The landmark study, published online March 12 in Nature Genetics, triples the number of gene regions known to affect stroke risk.
“This large-scale collaboration identified 22 new genetic loci associated with stroke, the second leading cause of death and disability,” says Bruce M. Psaty, professor of epidemiology and adjunct professor of health services at the UW School of Public Health. “These findings may eventually lead to new drug targets for the prevention or treatment of stroke.” Psaty is also a professor of medicine and co-director of the UW’s Cardiovascular Health Research Unit.

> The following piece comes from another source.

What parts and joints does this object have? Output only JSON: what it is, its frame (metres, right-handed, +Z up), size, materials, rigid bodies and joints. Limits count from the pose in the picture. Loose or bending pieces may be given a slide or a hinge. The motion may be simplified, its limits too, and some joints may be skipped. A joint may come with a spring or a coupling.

The largest genetic study on stroke ever, this work was based on DNA (deoxyribonucleic acid) samples of 521,612 people from Europe, North and South America, Asia, Africa and Australia. Of this group, 67,162 had a stroke.
The study, which compiled and combined data from 29 large genetic studies, identified novel genetic risk factors for any stroke, any ischemic stroke and all major subtypes of ischemic stroke. About 80 percent of strokes are ischemic, which occurs when a blood vessel supplying the brain is blocked.
“The distinct association patterns of several newly identified genetic susceptibility loci with specific ischemic stroke subtypes may ultimately lead to better understanding of pathophysiologic mechanisms underlying stroke, such as large vessel atherosclerosis or small vessel disease in the brain,” says Alex Reiner, a research professor of epidemiology at the UW School of Public Health and core member of the Public Health Sciences Division at Fred Hutchinson Cancer Research Center.
The results demonstrate shared genetic influences with other vascular conditions, especially blood pressure. Researchers also found genetic links to coronary artery disease and venous thromboembolism, a blood clot that forms in the veins (usually in the leg). The results suggest new biologic mechanisms for the development of stroke and could help scientists identify drug targets for prevention or treatment.
The study was conducted by members of MEGASTROKE, a large collaboration launched by the International Stroke Genetics Consortium. The following University of Washington researchers took part in the study: Bruce M. Psaty, Kerri Wiggins, Joshua Bis, Kenneth Rice, Cathy Laurie, Quenna Wong, W. T. Longstreth Jr., Traci Bartz, Susan Heckbert, Alex P. Reiner and Nicholas Smith.